A major attraction for some foreigners considering moving to Galicia is that properties with enough land to keep horses/sheep/cattle/etc. on are both abundant and also cheap, especially if you are happy to live somewhere rural, remote and unfashionable.
In general Galicia’s rainfall levels and mild climate ensure good grazing throughout much of the year and minimal risks to animals from any extreme of weather.
Livestock is subject to various registrations and controls, especially anything that will enter the food chain – local vets can normally give good advice on how to comply with this.
Galician attitudes to animals
On the whole Galicians can be said to care for their animals but the consideration given to animals’ standards of living and legal protection for animals falls massively short of long established norms in the UK and other countries.
As a result of this incomers may therefore see a lot of treatment of animals that they find distressing. The most typical examples of this are:
- Often quite disturbed dogs chained up permanently in rural yards or roaming, bored out of their minds, in the gardens of holiday villas where they are seemingly used as alarm systems.
- Animals kept permanently indoors and often in tiny pens that may even restrict movement (chickens, pigs, rabbits).
- Hobbled goats, cows and horses.
- Cows kept in barns all year while the lush pasture all around the barn is cut by machine and fed to them as bales of hay.
- Horses kept on their own in fields (something now banned in some countries as this is seen to cause herd animals distress).
- Perhaps nastiest of all, puppies and kittens kept in small cages or glass tanks in shopping centre pet stores.
These things are not deliberate cruelty and of course there are many Galicians who look after their animals to the highest standards and even some who run sanctuaries and the like, but if seeing this will disturb you and you don’t want to enter into a fight you will probably never win to change Galician attitudes to animals then you should factor this into your choice of property.
The Galician countryside is generally incredibly peaceful at night in terms of human made noise. This is great for the most part but a real problem when you combine it with noisy animals in the vicinity because they seem even louder by comparison with the silence.
There are some noisy animals that can turn up anywhere and that therefore can’t be avoided (cats doing cat stuff, bellowing cows, stags, owls, wild boar), but there are two particular varieties that you should be wary of to the extent of walking away from an otherwise dream property if you spot them nearby. These are:
- Dogs in gardens or yards that howl and bark all night.
For some people (normally the kind who fall asleep instantly and snore like power tools) these noises present no problem, but if you’re a light sleeper the wrong Galician rural property could turn out to be worse for your quality of life than living under the Heathrow flight path.

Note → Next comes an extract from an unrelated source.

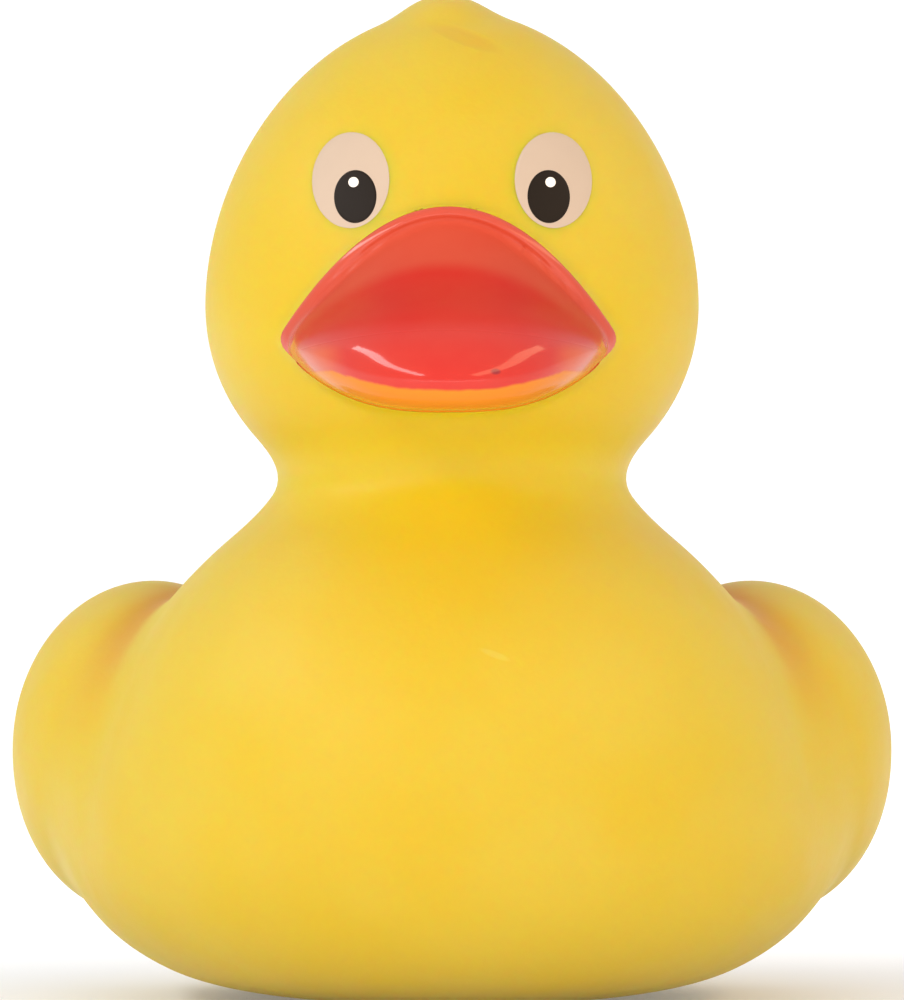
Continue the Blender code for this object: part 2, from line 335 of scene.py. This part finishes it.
def fine_shell():
    """The outer skin in small even faces, hollowed by the CAD shell's own inside."""
    shell = new_piece("duck_body", cad_half(inner=False))
    remesh = shell.modifiers.new("even", "REMESH")
    remesh.mode = "VOXEL"
    remesh.voxel_size = FINE_GRAIN
    apply_modifiers(shell)
    finer = shell.modifiers.new("finer", "SUBSURF")
    finer.levels = 1
    finer.render_levels = 1
    for strength in (0.5, 0.5, 0.5, 0.5, 0.3):
        mesh = bmesh.new()
        mesh.from_mesh(shell.data)
        relax(mesh, mesh.verts, strength)
        move_points(mesh.verts, onto_skin(points_of(mesh.verts), 0.0))
        mesh.to_mesh(shell.data)
        mesh.free()
    apply_modifiers(shell)
    mesh = bmesh.new()
    mesh.from_mesh(shell.data)
    places = onto_skin(points_of(mesh.verts), 0.0)
    x, y, z = places.T
    under_paint = np.where(y < -20, ease((0.1 - bill_outline(x, z)) / 0.4), 0)
    places = onto_skin(places, -PAINT_BED * under_paint)
    move_points(mesh.verts, places)
    mesh.to_mesh(shell.data)
    mesh.free()
    cut(shell, cad_half(inner=True))
    cut(shell, vent_drill())
    shell.data.shade_smooth()
    return shell


class Socket:
    """A node's output, so that shader maths reads as arithmetic."""

    def __init__(self, tree, output):
        self.tree = tree
        self.output = output

    def node(self, kind, settings=None, outlet=0, **values):
        """One node: settings first, then its sockets by name, _ being a space, or by number."""
        made = self.tree.nodes.new(kind)
        for name, value in (settings or {}).items():
            setattr(made, name, value)
        for name, value in values.items():
            key = int(name[1:]) if name[0] == "_" else name.replace("_", " ")
            if isinstance(value, Socket):
                self.tree.links.new(value.output, made.inputs[key])
            else:
                made.inputs[key].default_value = value
        return Socket(self.tree, made.outputs[outlet])

    def maths(self, operation, a, b=0.0, c=0.0):
        return self.node("ShaderNodeMath", {"operation": operation}, _0=a, _1=b, _2=c)

    def __add__(self, other):
        return self.maths("ADD", self, other)

    __radd__ = __add__

    def __sub__(self, other):
        return self.maths("SUBTRACT", self, other)

    def __rsub__(self, other):
        return self.maths("SUBTRACT", other, self)

    def __mul__(self, other):
        return self.maths("MULTIPLY", self, other)

    __rmul__ = __mul__

    def __truediv__(self, other):
        return self.maths("DIVIDE", self, other)

    def parts(self):
        """The x, y and z of a vector, in millimetres."""
        split = self.tree.nodes.new("ShaderNodeSeparateXYZ")
        self.tree.links.new(self.output, split.inputs["Vector"])
        return [Socket(self.tree, part) / MM for part in split.outputs]

    def step(self, low, high):
        """0 below low and 1 above high, with a smooth rise between."""
        return self.node(
            "ShaderNodeMapRange",
            {"interpolation_type": "SMOOTHSTEP"},
            Value=self,
            From_Min=low,
            From_Max=high,
        )

    def mix(self, a, b):
        """Colour a where this is 0, and colour b where it is 1."""
        return self.node("ShaderNodeMix", {"data_type": "RGBA"}, outlet=2, _0=self, _6=a, _7=b)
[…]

Wildlife and dangerous animals and insects
Despite the wholesale destruction of much of the native forest (normally to make way for dense eucalyptus plantations) over the last half century, wildlife abounds in Galicia.
In general you will find the wildlife typical of most of western Europe, ie. deer, foxes, badgers, buzzards, cats gone feral, rats, mice and so on along with quite a lot of lizards and snakes, of which normally only the very occasional adder is venomous.
The one standout addition to this list is wild boar (javali) as they are both populous in most rural areas, potentially dangerous (especially mothers with piglets or males in mating season), and highly destructive if you leave any crops or vegetables unprotected (even a single boar can ruin an entire vegetable garden in a few hours of one night).
In some remote regions in inland Galicia you can also find wolves and bears, which invariably avoid humans and populated areas and really aren’t an issue for anyone with a modicum of common sense.
The insect world also thrives in Galicia. Although not as bad as southern Spain, Galicia has its share of flies that could have been designed specifically to annoy humans (land instantly on any food, get indoors at the tiniest opportunity, etc.) and of course mosquitos anywhere near standing water.
The one insect that really requires caution is ticks, which are widespread in rural areas and which can, although only in a small minority of cases, cause the extremely dangerous Lyme disease.
If you walk in long grass or even work regularly in a garden it is worth checking regularly for ticks, learning to recognise tick bites (quite easy – normally there’s a tick still attached to you in the middle of it!), keeping a tick removal kit in stock and also knowing what treatment to seek if you get a bite that shows signs of infection (red rings spreading out from the bite).